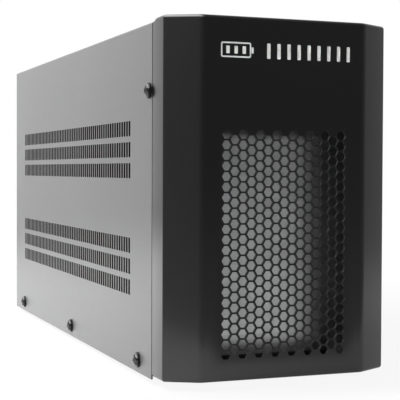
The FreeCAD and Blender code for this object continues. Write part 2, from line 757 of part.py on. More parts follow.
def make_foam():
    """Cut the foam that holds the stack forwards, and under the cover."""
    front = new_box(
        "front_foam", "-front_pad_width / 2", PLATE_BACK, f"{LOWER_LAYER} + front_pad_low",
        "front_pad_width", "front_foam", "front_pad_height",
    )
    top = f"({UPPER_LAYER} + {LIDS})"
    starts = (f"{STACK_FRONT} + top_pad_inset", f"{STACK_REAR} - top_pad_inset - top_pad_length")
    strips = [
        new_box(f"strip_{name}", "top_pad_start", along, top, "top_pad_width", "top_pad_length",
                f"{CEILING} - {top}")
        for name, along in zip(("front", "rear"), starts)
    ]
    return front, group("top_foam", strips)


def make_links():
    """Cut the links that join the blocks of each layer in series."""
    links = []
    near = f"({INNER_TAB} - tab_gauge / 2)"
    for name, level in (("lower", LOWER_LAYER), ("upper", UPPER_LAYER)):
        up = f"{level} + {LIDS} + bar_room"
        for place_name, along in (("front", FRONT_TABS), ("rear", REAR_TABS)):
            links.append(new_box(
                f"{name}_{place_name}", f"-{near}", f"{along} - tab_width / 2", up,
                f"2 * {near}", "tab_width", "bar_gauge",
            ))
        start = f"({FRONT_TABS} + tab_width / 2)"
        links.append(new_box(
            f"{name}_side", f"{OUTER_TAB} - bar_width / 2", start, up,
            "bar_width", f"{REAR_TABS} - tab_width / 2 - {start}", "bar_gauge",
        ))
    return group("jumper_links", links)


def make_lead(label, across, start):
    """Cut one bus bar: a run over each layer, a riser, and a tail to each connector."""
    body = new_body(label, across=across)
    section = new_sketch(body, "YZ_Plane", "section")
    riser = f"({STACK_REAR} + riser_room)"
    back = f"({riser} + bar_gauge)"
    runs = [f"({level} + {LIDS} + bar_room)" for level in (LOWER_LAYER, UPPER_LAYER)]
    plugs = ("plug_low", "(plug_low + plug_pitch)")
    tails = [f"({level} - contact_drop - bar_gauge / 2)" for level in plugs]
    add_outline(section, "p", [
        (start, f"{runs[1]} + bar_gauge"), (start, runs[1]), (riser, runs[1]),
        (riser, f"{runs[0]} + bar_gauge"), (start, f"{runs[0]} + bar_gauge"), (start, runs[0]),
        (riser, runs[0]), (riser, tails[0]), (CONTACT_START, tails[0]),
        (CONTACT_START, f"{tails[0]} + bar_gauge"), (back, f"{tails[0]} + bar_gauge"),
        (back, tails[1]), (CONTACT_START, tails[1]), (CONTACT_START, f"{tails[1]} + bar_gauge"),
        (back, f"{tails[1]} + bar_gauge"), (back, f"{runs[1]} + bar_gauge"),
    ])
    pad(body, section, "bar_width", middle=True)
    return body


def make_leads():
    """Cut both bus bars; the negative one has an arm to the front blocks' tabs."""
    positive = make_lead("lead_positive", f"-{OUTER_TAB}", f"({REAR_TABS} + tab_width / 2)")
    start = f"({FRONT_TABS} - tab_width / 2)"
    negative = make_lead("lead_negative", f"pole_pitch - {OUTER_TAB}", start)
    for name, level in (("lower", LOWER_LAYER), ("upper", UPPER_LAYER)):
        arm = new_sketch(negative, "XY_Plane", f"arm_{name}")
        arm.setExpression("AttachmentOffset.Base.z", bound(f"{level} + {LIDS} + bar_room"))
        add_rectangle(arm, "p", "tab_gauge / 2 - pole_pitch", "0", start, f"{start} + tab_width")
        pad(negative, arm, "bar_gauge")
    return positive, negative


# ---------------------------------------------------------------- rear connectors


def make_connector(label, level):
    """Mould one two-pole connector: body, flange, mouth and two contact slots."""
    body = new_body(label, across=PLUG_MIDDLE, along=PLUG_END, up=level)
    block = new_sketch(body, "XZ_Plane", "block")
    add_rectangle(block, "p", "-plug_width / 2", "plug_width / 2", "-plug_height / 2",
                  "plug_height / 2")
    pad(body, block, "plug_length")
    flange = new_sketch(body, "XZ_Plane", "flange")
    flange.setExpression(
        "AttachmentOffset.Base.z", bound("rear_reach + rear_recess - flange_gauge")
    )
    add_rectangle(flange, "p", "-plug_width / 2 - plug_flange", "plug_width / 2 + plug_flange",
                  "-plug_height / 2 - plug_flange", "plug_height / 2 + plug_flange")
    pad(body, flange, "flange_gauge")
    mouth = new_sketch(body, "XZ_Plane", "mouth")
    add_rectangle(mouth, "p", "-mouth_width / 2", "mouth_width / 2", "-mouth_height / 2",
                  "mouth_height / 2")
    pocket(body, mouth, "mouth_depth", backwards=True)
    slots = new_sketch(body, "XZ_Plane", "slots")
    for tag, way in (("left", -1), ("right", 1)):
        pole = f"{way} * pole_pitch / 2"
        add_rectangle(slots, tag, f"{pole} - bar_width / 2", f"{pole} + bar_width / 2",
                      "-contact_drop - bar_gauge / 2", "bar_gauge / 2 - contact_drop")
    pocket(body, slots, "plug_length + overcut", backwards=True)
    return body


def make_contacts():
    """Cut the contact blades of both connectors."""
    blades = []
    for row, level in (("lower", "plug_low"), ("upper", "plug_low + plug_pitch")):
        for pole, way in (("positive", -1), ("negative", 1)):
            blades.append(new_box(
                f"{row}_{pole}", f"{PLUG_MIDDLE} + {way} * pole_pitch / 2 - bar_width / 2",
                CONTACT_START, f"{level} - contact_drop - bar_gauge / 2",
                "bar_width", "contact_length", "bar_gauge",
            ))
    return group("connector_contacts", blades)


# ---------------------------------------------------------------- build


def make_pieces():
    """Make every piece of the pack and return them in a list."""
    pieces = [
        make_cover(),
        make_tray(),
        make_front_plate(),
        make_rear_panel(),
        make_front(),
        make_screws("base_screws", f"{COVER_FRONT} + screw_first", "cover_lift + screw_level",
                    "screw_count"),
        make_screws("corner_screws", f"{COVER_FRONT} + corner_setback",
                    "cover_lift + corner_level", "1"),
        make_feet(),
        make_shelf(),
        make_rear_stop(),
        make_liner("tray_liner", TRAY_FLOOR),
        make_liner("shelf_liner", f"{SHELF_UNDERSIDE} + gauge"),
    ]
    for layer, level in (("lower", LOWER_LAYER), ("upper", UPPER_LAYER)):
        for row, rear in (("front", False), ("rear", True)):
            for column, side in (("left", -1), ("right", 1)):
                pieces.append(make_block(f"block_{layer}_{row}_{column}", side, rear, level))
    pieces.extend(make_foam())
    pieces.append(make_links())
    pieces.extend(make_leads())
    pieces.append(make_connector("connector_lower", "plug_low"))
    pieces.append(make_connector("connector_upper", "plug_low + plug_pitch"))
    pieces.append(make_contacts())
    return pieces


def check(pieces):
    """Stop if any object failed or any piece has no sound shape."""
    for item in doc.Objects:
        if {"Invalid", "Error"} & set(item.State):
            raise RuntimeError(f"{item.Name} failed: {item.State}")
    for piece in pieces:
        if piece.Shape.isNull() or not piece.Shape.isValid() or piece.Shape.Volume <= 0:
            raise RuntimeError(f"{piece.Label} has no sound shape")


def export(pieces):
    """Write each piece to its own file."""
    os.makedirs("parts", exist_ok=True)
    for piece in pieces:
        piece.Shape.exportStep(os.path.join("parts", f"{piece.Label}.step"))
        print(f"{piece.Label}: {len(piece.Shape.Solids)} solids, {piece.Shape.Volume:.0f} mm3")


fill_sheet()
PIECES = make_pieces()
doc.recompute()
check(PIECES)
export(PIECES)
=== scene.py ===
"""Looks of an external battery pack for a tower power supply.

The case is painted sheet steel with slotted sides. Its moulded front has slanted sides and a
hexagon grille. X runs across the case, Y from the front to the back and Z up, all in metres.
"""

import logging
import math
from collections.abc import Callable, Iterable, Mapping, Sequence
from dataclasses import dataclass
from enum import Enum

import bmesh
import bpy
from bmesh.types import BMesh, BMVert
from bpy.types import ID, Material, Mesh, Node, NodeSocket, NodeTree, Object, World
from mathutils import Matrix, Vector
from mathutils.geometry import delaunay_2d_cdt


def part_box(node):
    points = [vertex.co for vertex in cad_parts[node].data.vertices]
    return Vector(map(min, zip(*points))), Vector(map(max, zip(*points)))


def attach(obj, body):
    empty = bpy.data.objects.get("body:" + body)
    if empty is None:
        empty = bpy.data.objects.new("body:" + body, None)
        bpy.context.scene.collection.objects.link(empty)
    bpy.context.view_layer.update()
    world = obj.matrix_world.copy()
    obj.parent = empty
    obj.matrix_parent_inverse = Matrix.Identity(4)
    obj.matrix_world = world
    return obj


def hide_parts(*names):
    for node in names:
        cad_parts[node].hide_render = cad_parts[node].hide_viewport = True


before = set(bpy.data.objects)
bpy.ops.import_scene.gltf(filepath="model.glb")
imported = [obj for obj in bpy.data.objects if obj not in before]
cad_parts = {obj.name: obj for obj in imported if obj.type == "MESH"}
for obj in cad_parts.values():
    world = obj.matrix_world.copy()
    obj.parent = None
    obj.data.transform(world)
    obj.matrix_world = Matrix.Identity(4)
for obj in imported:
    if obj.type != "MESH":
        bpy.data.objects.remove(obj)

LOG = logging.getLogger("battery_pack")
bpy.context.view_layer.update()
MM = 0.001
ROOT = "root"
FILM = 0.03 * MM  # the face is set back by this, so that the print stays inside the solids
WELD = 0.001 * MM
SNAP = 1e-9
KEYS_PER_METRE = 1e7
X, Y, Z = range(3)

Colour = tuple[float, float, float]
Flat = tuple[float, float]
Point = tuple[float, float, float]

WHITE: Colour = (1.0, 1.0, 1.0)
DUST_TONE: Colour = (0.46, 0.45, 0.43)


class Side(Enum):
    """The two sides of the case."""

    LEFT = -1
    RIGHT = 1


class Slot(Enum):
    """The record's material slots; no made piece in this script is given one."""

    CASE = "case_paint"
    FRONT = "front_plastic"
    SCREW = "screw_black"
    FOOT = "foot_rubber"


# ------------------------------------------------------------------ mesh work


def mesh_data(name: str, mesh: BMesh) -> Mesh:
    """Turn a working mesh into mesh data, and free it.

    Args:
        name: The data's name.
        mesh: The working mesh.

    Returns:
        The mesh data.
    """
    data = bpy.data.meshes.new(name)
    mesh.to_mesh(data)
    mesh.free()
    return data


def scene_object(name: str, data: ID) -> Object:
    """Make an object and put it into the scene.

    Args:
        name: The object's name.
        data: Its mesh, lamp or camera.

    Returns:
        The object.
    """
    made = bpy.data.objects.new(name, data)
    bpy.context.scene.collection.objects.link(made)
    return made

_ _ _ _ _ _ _

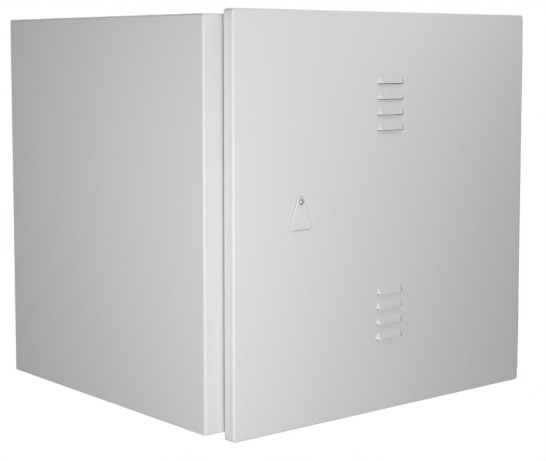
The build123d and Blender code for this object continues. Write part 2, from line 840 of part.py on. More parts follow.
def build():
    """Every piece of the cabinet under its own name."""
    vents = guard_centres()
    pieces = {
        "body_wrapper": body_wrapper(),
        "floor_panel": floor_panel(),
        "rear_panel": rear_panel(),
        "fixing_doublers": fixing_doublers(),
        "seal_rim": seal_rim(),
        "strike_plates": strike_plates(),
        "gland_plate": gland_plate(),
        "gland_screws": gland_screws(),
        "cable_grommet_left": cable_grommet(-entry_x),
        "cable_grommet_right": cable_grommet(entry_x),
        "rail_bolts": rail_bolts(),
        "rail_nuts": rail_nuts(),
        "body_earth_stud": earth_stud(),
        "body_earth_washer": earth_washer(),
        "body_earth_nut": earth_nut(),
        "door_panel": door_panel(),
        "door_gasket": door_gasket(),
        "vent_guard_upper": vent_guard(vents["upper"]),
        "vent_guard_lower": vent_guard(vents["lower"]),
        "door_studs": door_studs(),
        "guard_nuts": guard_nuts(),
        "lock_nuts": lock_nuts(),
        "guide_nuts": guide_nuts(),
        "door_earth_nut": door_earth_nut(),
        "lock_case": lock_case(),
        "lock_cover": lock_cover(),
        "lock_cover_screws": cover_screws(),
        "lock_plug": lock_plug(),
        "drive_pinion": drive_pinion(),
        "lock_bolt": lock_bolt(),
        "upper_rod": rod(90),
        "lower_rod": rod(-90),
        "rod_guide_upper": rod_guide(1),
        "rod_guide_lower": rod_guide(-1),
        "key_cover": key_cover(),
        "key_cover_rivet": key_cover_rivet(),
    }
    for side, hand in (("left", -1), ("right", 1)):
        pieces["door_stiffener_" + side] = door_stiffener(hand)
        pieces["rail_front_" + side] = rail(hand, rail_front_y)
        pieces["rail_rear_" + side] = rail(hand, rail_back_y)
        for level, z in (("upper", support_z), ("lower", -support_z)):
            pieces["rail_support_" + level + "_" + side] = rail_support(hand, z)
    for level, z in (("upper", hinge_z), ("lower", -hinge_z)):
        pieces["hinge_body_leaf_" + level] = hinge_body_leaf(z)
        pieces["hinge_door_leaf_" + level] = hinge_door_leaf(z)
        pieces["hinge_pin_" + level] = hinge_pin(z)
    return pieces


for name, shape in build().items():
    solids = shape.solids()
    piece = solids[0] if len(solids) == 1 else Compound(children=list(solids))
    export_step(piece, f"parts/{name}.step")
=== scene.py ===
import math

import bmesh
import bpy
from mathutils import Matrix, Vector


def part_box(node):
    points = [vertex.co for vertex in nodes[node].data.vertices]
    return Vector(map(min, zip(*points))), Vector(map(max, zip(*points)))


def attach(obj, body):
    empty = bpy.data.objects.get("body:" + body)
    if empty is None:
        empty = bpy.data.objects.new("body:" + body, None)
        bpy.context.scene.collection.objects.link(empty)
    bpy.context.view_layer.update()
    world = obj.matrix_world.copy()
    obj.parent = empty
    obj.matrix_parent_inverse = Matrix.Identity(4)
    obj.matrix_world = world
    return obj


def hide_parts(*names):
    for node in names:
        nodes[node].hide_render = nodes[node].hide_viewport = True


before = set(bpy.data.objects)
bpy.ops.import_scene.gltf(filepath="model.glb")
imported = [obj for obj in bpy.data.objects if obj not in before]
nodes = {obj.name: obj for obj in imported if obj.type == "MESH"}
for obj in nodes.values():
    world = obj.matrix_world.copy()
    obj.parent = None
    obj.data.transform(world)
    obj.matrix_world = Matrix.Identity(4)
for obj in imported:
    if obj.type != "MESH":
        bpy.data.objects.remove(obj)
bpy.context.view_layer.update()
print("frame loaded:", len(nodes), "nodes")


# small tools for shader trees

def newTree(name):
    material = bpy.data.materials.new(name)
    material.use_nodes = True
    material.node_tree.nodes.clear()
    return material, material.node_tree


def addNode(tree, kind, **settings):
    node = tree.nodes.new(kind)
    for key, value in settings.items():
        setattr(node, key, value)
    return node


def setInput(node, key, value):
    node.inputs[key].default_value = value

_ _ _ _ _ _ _

§ Goal
Scan the material above for the string "Write" and return the lines that hold it.

§ Result of this exercise
The FreeCAD and Blender code for this object continues. Write part 2, from line 757 of part.py on. More parts follow.
    """Write each piece to its own file."""
The build123d and Blender code for this object continues. Write part 2, from line 840 of part.py on. More parts follow.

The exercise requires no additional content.